A lo dicho conviene añadir algo que modernamente es relegado al armario de lo obsoleto e irrelevante: la entrada en la historia de Jesús de Nazaret, que ha puesto tiempo, contenido y meta a esa búsqueda de la ciencia: “Os hablo de Jesús el Nazareno… Os lo entregaron, y vosotros lo matasteis en una cruz. (Hch 2, 22-24). “Dios resucitó a este Jesús, y todos nosotros somos testigos. Entérese bien todo Israel de que Dios ha constituido Señor y Mesías al mismo Jesús a quien vosotros crucificasteis (Hch 2,32,36).
Entérese bien esta sociedad globalizada, locamente consumista: el ser humano es el único que sabe que ha de morir, el único que puede preguntarse por el destino final de su vida.

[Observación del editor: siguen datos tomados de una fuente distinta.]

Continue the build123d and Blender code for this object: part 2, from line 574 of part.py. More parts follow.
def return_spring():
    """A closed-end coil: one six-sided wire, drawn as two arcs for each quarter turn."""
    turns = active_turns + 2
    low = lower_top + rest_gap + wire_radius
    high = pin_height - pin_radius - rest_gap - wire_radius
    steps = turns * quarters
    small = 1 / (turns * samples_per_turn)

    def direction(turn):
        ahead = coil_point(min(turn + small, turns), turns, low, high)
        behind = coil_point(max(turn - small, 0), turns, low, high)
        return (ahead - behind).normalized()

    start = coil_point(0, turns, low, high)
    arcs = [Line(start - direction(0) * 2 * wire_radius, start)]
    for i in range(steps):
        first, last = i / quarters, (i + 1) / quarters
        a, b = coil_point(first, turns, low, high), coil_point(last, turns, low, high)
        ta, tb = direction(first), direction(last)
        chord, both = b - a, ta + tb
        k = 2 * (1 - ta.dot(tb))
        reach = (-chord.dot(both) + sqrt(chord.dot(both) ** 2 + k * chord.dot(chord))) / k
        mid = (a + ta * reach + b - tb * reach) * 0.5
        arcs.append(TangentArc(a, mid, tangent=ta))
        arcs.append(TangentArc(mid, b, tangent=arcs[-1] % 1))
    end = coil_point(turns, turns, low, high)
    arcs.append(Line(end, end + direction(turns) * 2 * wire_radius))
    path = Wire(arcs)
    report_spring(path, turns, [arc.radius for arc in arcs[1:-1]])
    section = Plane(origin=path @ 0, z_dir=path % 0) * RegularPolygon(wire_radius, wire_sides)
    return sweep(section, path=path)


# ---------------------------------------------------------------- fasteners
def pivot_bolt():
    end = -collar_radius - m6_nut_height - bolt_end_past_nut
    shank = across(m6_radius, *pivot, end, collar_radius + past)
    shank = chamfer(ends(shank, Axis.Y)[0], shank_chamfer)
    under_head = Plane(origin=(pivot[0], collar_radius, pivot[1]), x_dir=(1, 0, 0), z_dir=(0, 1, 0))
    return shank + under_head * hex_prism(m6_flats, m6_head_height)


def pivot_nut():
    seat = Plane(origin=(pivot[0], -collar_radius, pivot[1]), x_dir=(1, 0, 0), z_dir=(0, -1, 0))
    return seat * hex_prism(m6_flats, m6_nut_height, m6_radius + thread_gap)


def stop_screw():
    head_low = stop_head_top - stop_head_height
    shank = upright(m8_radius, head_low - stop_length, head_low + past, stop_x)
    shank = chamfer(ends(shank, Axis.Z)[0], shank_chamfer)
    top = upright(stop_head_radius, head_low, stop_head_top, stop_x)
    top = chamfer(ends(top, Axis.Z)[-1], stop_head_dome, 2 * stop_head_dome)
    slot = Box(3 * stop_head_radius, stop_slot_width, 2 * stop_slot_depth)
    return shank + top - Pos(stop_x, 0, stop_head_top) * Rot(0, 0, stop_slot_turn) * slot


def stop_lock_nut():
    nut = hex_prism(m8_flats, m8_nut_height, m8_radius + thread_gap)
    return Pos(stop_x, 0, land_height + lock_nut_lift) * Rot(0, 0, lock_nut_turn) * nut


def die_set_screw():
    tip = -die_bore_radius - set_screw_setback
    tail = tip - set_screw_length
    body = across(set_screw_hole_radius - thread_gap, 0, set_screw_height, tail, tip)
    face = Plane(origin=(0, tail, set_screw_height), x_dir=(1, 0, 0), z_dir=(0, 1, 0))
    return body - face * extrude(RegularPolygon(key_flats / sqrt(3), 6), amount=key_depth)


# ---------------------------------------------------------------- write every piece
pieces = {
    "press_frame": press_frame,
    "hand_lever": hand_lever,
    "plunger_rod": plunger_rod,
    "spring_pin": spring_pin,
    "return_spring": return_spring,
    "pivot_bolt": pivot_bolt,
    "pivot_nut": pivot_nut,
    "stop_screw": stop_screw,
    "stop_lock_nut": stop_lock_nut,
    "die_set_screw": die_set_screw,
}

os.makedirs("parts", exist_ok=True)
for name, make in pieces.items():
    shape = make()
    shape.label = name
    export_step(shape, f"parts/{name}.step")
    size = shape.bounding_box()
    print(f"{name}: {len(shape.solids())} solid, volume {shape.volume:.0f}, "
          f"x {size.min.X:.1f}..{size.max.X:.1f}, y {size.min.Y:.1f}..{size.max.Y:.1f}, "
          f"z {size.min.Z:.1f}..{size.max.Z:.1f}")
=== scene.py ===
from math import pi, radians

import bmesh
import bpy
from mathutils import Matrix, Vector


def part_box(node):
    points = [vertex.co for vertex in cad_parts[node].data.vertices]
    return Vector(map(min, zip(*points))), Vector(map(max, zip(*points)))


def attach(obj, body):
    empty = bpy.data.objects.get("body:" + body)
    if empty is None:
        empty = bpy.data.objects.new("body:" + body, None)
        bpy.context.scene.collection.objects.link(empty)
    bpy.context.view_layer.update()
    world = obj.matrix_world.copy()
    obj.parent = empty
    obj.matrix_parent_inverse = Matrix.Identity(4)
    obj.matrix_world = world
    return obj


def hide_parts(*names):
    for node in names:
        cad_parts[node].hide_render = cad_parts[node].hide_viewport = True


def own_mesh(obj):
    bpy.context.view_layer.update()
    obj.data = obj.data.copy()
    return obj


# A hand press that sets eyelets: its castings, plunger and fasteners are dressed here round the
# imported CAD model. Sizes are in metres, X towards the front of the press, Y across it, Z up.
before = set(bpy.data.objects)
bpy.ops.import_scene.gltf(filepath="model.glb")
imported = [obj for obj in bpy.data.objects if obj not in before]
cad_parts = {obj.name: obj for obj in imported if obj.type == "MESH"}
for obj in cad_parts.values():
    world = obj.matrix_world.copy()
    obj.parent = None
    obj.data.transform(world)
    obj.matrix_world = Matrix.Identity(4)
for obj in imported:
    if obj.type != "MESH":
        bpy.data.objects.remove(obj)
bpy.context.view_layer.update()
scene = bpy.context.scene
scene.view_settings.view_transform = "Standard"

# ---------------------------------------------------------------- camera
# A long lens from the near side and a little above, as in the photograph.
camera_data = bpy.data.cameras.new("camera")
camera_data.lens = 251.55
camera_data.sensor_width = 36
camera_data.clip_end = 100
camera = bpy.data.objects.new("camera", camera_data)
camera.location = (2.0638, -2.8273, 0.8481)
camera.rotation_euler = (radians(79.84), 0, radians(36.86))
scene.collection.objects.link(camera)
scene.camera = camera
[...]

Lo razonable es proyectar el viaje con la muerte puesto que no podemos descartarla. La muerte biológica acompaña una sola vez, a cada uno, es definitiva. Y entiendo el dolor, el desespero o la amarga serenidad de quien piensa que, tras la muerte, viene la nada. Entiendo que muchos no se resignen y esperen alguna solución positiva, pues la justicia no debe ser derrotada ni las utopías vencidas. Entiendo y admiro su búsqueda. Los cristianos anunciamos que está búsqueda ha quedado esclarecida por la vida y resurrección de Jesús: la trascendencia, objeto de la ciencia, de la ética y de la filosofía, ha recibido luz, nombre y respuesta en Jesús de Nazaret. Lo sabe el Occidente cristiano, lo sabe la Ilustración y la Modernidad que, haciendo justa crítica de muchos errores y desafueros de la fe y teología cristianas, la han relegado como impropia de la mayoría de edad de una humanidad emancipada.

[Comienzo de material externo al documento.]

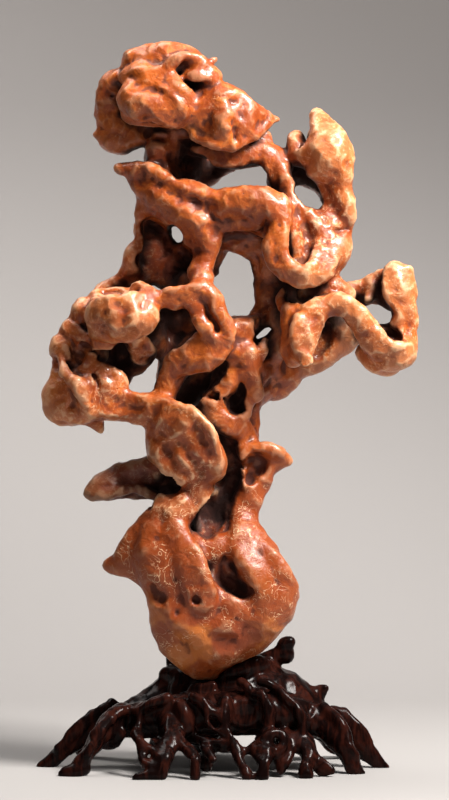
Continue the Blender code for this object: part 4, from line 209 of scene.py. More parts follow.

A Jesús de Nazaret, el crucificado, el fracasado a los ojos de los hombres y de los poderes de este mundo, Dios, que hizo salir las cosas de la nada, lo sustrajo a la muerte y lo hizo entrar en la plenitud de la vida, en el abrazo definitivo con Dios, principio y fin, alfa y omega de todo ser. La muerte no tuvo en Jesús la última palabra, ni la tendrá en ningún ser humano. “¡Buscáis a Jesús Nazareno el crucificado, ha resucitado, no está aquí!”. Entérese todo el mundo: Nunca, de nadie, en ningún lugar, se dijo lo que de Jesús de Nazaret: ha resucitado.